The book is told in two parts. Part 1 is Humphrey’s telling us where she got the idea to write about a Scottish woman who ties flies (an old obituary) as well as much about her writing process, how authors think, her daily routine with her dog, and so on. While my writing process differs from hers in many ways, I actually enjoyed most of this. That said, there were three things that irked me. In one section, she writes about a novelist who tells two stories about the watch he is wearing. Rather than tell us which story is correct, Humphreys simply says, “I guessed correctly.” As if this “secret” (which story is correct) must be kept from the reader. In another section, she recalls reading novel set in the 1930s, about a woman who walked from New York to Alaska. Once again, she keeps an important detail from the reader: the name of the book and author (readers, or at least this reader, likes to fact check this stuff, and possibly try to find the book). But the thing in Part 1 that annoyed me most was where Humphreys states that she doesn’t want to hurt any family or friends with her fabricated story of Megan Boyd. “I’ll give her another name,” she tells us just before Part 2. Which is absurd, given that Part 2 is in the same book.
Part 2 is the story of “Ruth,” Humphrey’s fictionalized life of Megan Boyd. There’s far more about the intricacies of flies/types of flies/how to tie a fly then I have any interest in, much of it used to pad the word count, which, despite considerable repetition on how she spends her days and the austerity of her life and cabin, is lean (without Part 1, Part 2 simply could not have been long enough or have enough meat on the bone to warrant a novel). As such, the story tends to drag, though there are some nice moments where Humphreys delves into Ruth’s relationships with her father, a man by the name of Captain Asher, and a woman named Evelyn. I also enjoyed reading about her three dogs (at different times of her life), though one dog, Socks, simply disappears from the book without a word of explanation. (We can assume years have gone by and the dog has crossed the rainbow bridge, but a mention would have been nice given several chapters included him).

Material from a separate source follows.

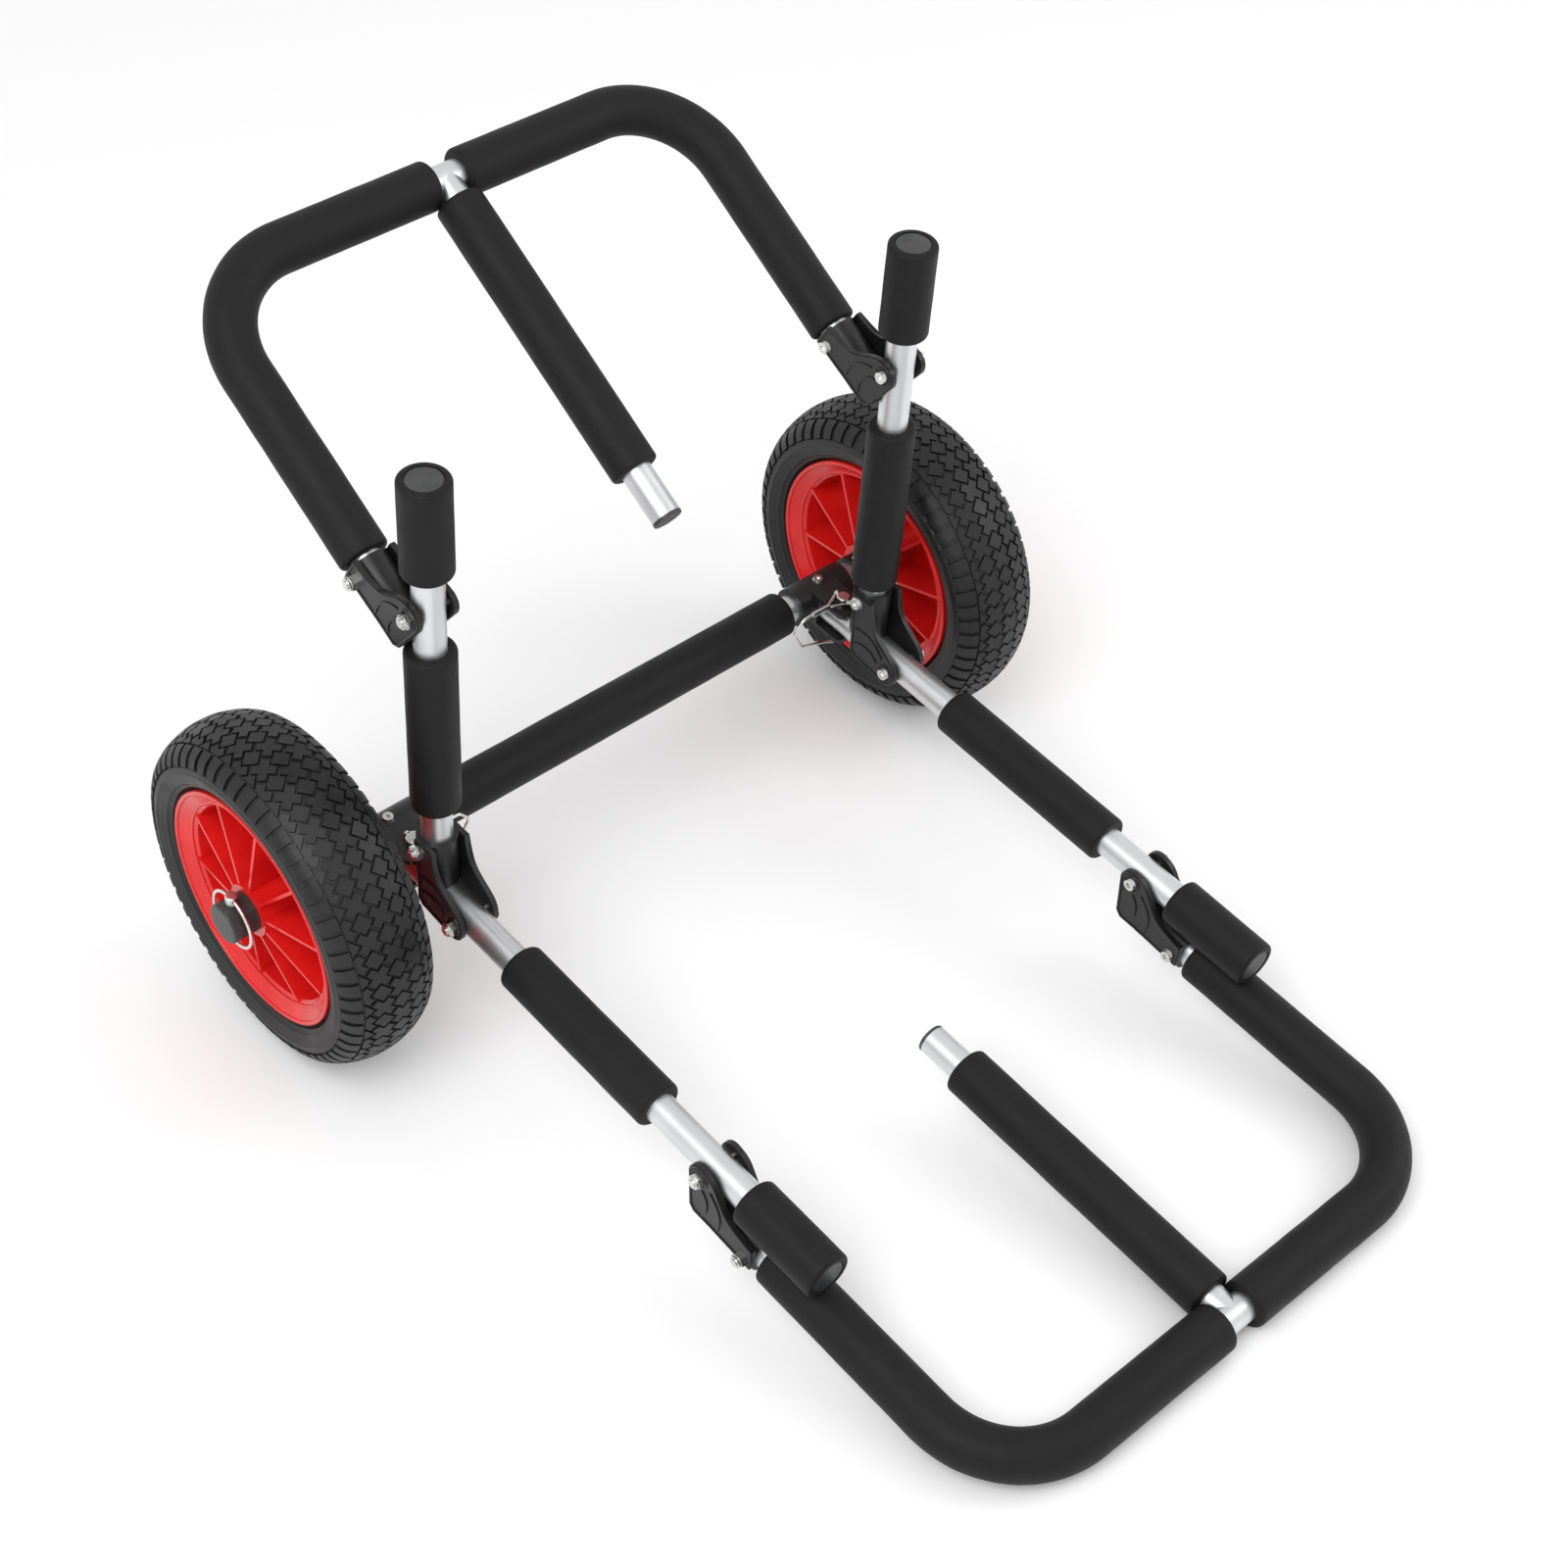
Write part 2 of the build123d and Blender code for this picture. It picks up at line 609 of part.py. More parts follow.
def lock_bail(side):
    """Wire bail: two eyes on the head's peg, a crimped ferrule and a spring loop to the tip."""
    flat = bail_plane(side)
    with BuildPart() as bail:
        with BuildLine(flat) as loop:
            FilletPolyline(*BAIL_ROUTE, radius=BAIL_BEND_R)
        with BuildSketch(Plane(origin=loop.line @ 0, z_dir=loop.line % 0)):
            Circle(BAIL_WIRE_R)
        sweep(path=loop.line)
        with BuildSketch(Plane(origin=flat.from_local_coords(Vector(BAIL_FERRULE[0], 0, 0)), z_dir=flat.x_dir)):
            Circle(BAIL_FERRULE_R)
        extrude(amount=BAIL_FERRULE[1] - BAIL_FERRULE[0] + BAIL_WIRE_R)
        for turn in (-1, 1):
            eye = bail_plane(side, turn * (BAIL_EYE_IN + BAIL_EYE_T / 2))
            with BuildSketch(eye):
                Circle(BAIL_EYE_R)
            extrude(amount=BAIL_EYE_T / 2, both=True)
            start = eye.from_local_coords(Vector(BAIL_EYE_R - 1, 0, 0))
            finish = flat.from_local_coords(Vector(BAIL_FERRULE[0] + 1, 0, 0))
            with BuildSketch(Plane(origin=start, z_dir=finish - start)):
                Circle(BAIL_WIRE_R)
            extrude(amount=(finish - start).length)
        with BuildSketch(flat):
            Circle(LOCK_PEG_R + BAIL_FIT)
        extrude(amount=LOCK_PEG_HALF + 2, both=True, mode=Mode.SUBTRACT)
    return bail


# ---- wheel pins -----------------------------------------------------------
def wheel_pin(side):
    """Pin through an end cap and the axle, its head bored for the ring."""
    x = side * WHEEL_PIN_X
    with BuildPart() as pin:
        with BuildSketch(axle_up_plane(x, WHEEL_PIN_TIP)):
            Circle(WHEEL_PIN_R)
        extrude(amount=WHEEL_PIN_TOP - WHEEL_PIN_TIP)
        with BuildSketch(axle_up_plane(x, WHEEL_PIN_TOP - WHEEL_PIN_HEAD_H)):
            Circle(WHEEL_PIN_HEAD_R)
        extrude(amount=WHEEL_PIN_HEAD_H)
        fillet(pin.edges().filter_by(GeomType.CIRCLE).group_by(SortBy.RADIUS)[-1], PIN_HEAD_ROUND)
        hole = Plane(origin=at(side_offset(0, RING_R), x), x_dir=ACROSS, z_dir=turned(0))
        with BuildSketch(hole):
            Circle(RING_HOLE_R)
        extrude(amount=WHEEL_PIN_HEAD_R + 1, both=True, mode=Mode.SUBTRACT)
    return pin


def wheel_ring(side):
    """Wire ring that hangs from the pin's head around the end cap."""
    centre = at(AXLE_CENTRE, side * WHEEL_PIN_X)
    with BuildPart() as ring:
        with BuildSketch(Plane(origin=centre, x_dir=turned(90), z_dir=turned(0))):
            with Locations((RING_R, 0)):
                Circle(RING_WIRE_R)
        revolve(axis=Axis(centre, ACROSS))
    return ring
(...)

There are also inconsistencies in the story that her editor should have caught, often entering around Ruth’s daily routine. For example, on one page, Ruth makes her usual “proper breakfast” – eggs, toast, bacon and a grilled tomato – before daylight. Now, she lives without electricity, so she’s cooking in the dark or possibly by paraffin lamp (okay?) but not two pages later, much is made about how she leaves the curtains open a crack so she rises with the sun, the time depending on the time of year. Which is it?
Critics seemed to have loved this book, and you may too. I really wanted to, but in the end, to this reader, it was just okay. 2.5 stars.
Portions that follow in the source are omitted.